Wo steht NRW im Vergleich zu anderen Bundesländern? – Ich glaube – ich sage das völlig ohne Häme –, es ist gut, das einmal nebeneinanderzustellen. Bayern hat es in vielen Fällen härter getroffen als NordrheinWestfalen, obgleich es dort nicht diese Ballungsräume gibt, in denen sich das Virus verbreiten könnte, obgleich es in Bayern andere Faktoren gibt, die eigentlich dafür sprechen würden, dass sich das Virus dort nicht so stark ausbreiten könne wie in Nordrhein-Westfalen.
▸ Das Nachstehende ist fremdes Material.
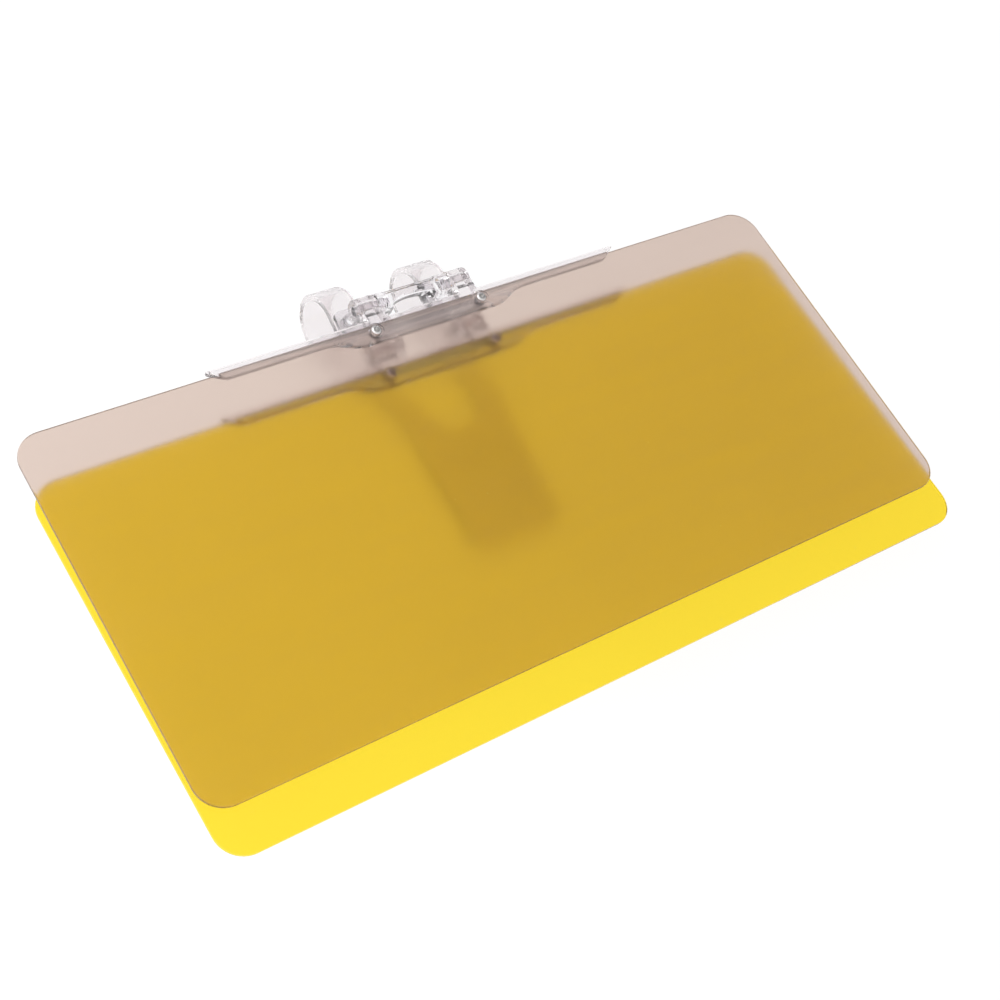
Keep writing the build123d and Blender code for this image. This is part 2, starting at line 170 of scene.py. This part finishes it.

Es zeigt sich also: Viel mehr, als wer bei der Coronabewältigung den größeren Sheriffstern am Revers trägt, sind externe Faktoren von Wichtigkeit, sind Faktoren von Wichtigkeit, wie schnell man Risiken erfasst, wie schnell man Superspreaderevents erfasst, wie schnell man Menschen isolieren kann, die vielleicht mit dem Virus wieder einreisen.

Das sind Dinge, über die wir uns in den kommenden Wochen unterhalten müssen, in denen es sehr wichtig sein wird, dynamisch auf diese neuen Fälle zu reagieren. Wie gesagt, wir wissen nicht, was im Herbst passiert. Aber bisher den Schwarzen Peter insbesondere Nordrhein-Westfalen zuzuschieben, ist eigentlich nicht redlich.

So bleibt mit am Ende nur noch zu sagen – das ist ein geflügeltes Wort an anderer Stelle –: Das Virus und dessen Lauf halten weder Kutschaty noch Laschet auf. – Vielen Dank.